Thank you very much Orestis

So, you mean that if I set Rho(outlet)=1 at all nodes in Cylinder.m it is equivalent to put P(outlet)=p0 in FEM, Is it true?

The problem is just about the outlet,

Please consider the FEM solution as base which I set P(outlet)=p0, then what will be the outlet boundary in LBM regarding this? Is it p=1/3?

Thanks a lot for your Guides

As long as you impose something constant for the pressure on the outlet it does not really matter whether it is 1, 0 or 982374879233, physically you should get the same answer. In this case one just imposes p(outlet)=1/3 to avoid any numerical stability problems (if you use 982374879233 as p(outlet) then the code would probably become unstable) but theoretically you can do whatever you want.

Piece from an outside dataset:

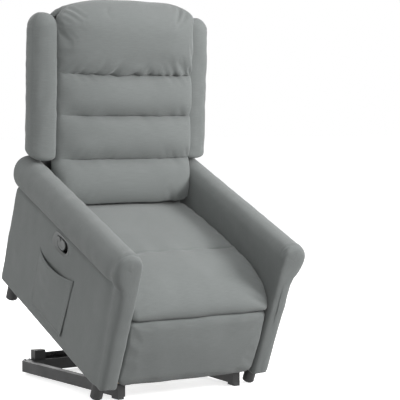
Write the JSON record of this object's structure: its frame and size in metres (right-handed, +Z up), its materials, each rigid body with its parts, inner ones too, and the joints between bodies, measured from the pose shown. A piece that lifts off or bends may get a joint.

To compare your simulations you then just have to take the same reference pressure. If you want it to be p(outlet)=p0 you run the simulation with p(outlet)=1/3 and then when you do your comparison you just do

p(whole domain)=p(whole domain)-1/3+p0

and you are in business.

Thanks a lot Orestis,

So it’s not really matter that the outflow pressure of one of the soulutions is p0 and the other is 1/3. and the solutions are equivalent, Is it true?

anyway, can you please tell me that p=1/3 is in Pascall or Bar and what is the relation?

Thanks a lot

Casy,

also here I refer to this thread.

The computer does not know any units, it does only know numbers. For this reason you have to specify a relation between the physical units (m, s, kg, Pa etc.) and the dimensionless LB units.

If the pressure in LB units for example is 1/3 then the density is 1, since p = c_s^2 rho and c_s^2 = 1/3. This means that the density 1 in LB units corresponds to the physical censity of, say, 1000 kg/m^3 in physical units. But be careful: In fluid dynamics only the pressure gradient is physical, you can choose the pressure reference value to be 0, 1000 Pa, 3.14159 MPa or any other value.